◆ **Exercise details**: Copy every line of the listing exactly.

◆ **Information shown**:
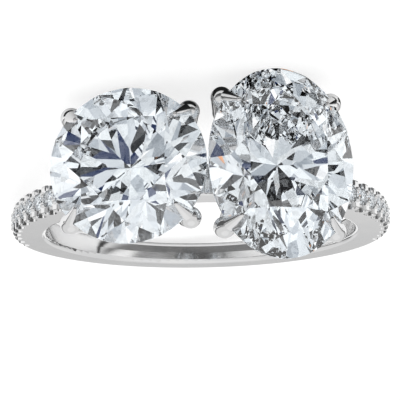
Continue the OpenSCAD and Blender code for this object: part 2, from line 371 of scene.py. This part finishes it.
def add_sky():
    world = bpy.data.worlds.new("studio")
    world.use_nodes = True
    scene.world = world
    sky = Nodes(world.node_tree)
    way = sky.add("ShaderNodeTexCoord")
    height = sky.add("ShaderNodeSeparateXYZ")
    sky.join(way, "Generated", height, "Vector")
    behind = sky.add("ShaderNodeMapRange", values=PALE_BEHIND)
    sky.join(height, "Y", behind, "Value")
    raised = sky.add("ShaderNodeMath", {"operation": "ADD"})
    sky.join(height, "Z", raised, 0)
    sky.join(behind, "Result", raised, 1)
    seen = sky.add("ShaderNodeRGB")
    seen.outputs["Color"].default_value = (*grey(SKY_OPEN), 1)
    on_floor = sky.add("ShaderNodeRGB")
    on_floor.outputs["Color"].default_value = (*grey(SKY_ON_FLOOR), 1)
    for_metal = sky.ramp(raised, "Value", SKY_IN_METAL)
    for_stones = sky.patches(way, "Generated", SKY_PATCHES_SCALE, SKY_PATCHES)
    ray = sky.add("ShaderNodeLightPath")
    last, output = seen, "Color"
    for source, kind in ((on_floor, "Diffuse"), (for_metal, "Glossy"), (for_stones, "Transmission")):
        choice = sky.add("ShaderNodeMix", {"data_type": "RGBA"})
        sky.join(ray, f"Is {kind} Ray", choice, "Factor")
        sky.join(last, output, choice, "A")
        sky.join(source, "Color", choice, "B")
        last, output = choice, "Result"
    background = sky.add("ShaderNodeBackground")
    sky.join(last, output, background, "Color")
    world_output = sky.add("ShaderNodeOutputWorld")
    sky.join(background, "Background", world_output, "Surface")


def add_softbox():
    """A soft area light aimed at the ring, seen neither in the metal nor in the stones."""
    data = bpy.data.lights.new("softbox_top", "AREA")
    data.shape = "RECTANGLE"
    data.size, data.size_y = (side * MM for side in SOFTBOX_SIZE)
    data.energy = SOFTBOX_WATTS
    light = bpy.data.objects.new("softbox_top", data)
    scene.collection.objects.link(light)
    light.location = Vector(SOFTBOX_PLACE) * MM
    light.rotation_mode = "QUATERNION"
    light.rotation_quaternion = (-light.location).to_track_quat("-Z", "Y")
    light.visible_glossy = False
    light.visible_transmission = False


add_sky()
add_softbox()

# Enough bounces for light to find its way through a cut stone
scene.cycles.max_bounces = 24
scene.cycles.transmission_bounces = 24
scene.cycles.glossy_bounces = 16
# Deepens the middle greys as in the photo, and leaves black and white alone
scene.view_settings.view_transform = "Standard"
scene.view_settings.gamma = 0.88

◆ **Result for this task**:
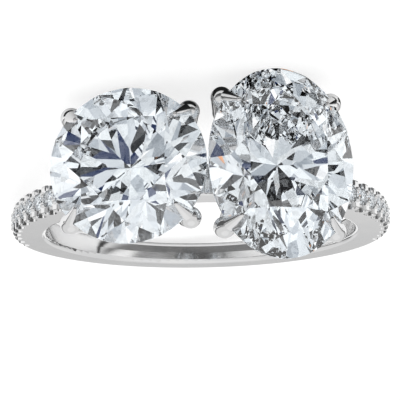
Continue the OpenSCAD and Blender code for this object: part 2, from line 371 of scene.py. This part finishes it.
def add_sky():
    world = bpy.data.worlds.new("studio")
    world.use_nodes = True
    scene.world = world
    sky = Nodes(world.node_tree)
    way = sky.add("ShaderNodeTexCoord")
    height = sky.add("ShaderNodeSeparateXYZ")
    sky.join(way, "Generated", height, "Vector")
    behind = sky.add("ShaderNodeMapRange", values=PALE_BEHIND)
    sky.join(height, "Y", behind, "Value")
    raised = sky.add("ShaderNodeMath", {"operation": "ADD"})
    sky.join(height, "Z", raised, 0)
    sky.join(behind, "Result", raised, 1)
    seen = sky.add("ShaderNodeRGB")
    seen.outputs["Color"].default_value = (*grey(SKY_OPEN), 1)
    on_floor = sky.add("ShaderNodeRGB")
    on_floor.outputs["Color"].default_value = (*grey(SKY_ON_FLOOR), 1)
    for_metal = sky.ramp(raised, "Value", SKY_IN_METAL)
    for_stones = sky.patches(way, "Generated", SKY_PATCHES_SCALE, SKY_PATCHES)
    ray = sky.add("ShaderNodeLightPath")
    last, output = seen, "Color"
    for source, kind in ((on_floor, "Diffuse"), (for_metal, "Glossy"), (for_stones, "Transmission")):
        choice = sky.add("ShaderNodeMix", {"data_type": "RGBA"})
        sky.join(ray, f"Is {kind} Ray", choice, "Factor")
        sky.join(last, output, choice, "A")
        sky.join(source, "Color", choice, "B")
        last, output = choice, "Result"
    background = sky.add("ShaderNodeBackground")
    sky.join(last, output, background, "Color")
    world_output = sky.add("ShaderNodeOutputWorld")
    sky.join(background, "Background", world_output, "Surface")


def add_softbox():
    """A soft area light aimed at the ring, seen neither in the metal nor in the stones."""
    data = bpy.data.lights.new("softbox_top", "AREA")
    data.shape = "RECTANGLE"
    data.size, data.size_y = (side * MM for side in SOFTBOX_SIZE)
    data.energy = SOFTBOX_WATTS
    light = bpy.data.objects.new("softbox_top", data)
    scene.collection.objects.link(light)
    light.location = Vector(SOFTBOX_PLACE) * MM
    light.rotation_mode = "QUATERNION"
    light.rotation_quaternion = (-light.location).to_track_quat("-Z", "Y")
    light.visible_glossy = False
    light.visible_transmission = False


add_sky()
add_softbox()

# Enough bounces for light to find its way through a cut stone
scene.cycles.max_bounces = 24
scene.cycles.transmission_bounces = 24
scene.cycles.glossy_bounces = 16
# Deepens the middle greys as in the photo, and leaves black and white alone
scene.view_settings.view_transform = "Standard"
scene.view_settings.gamma = 0.88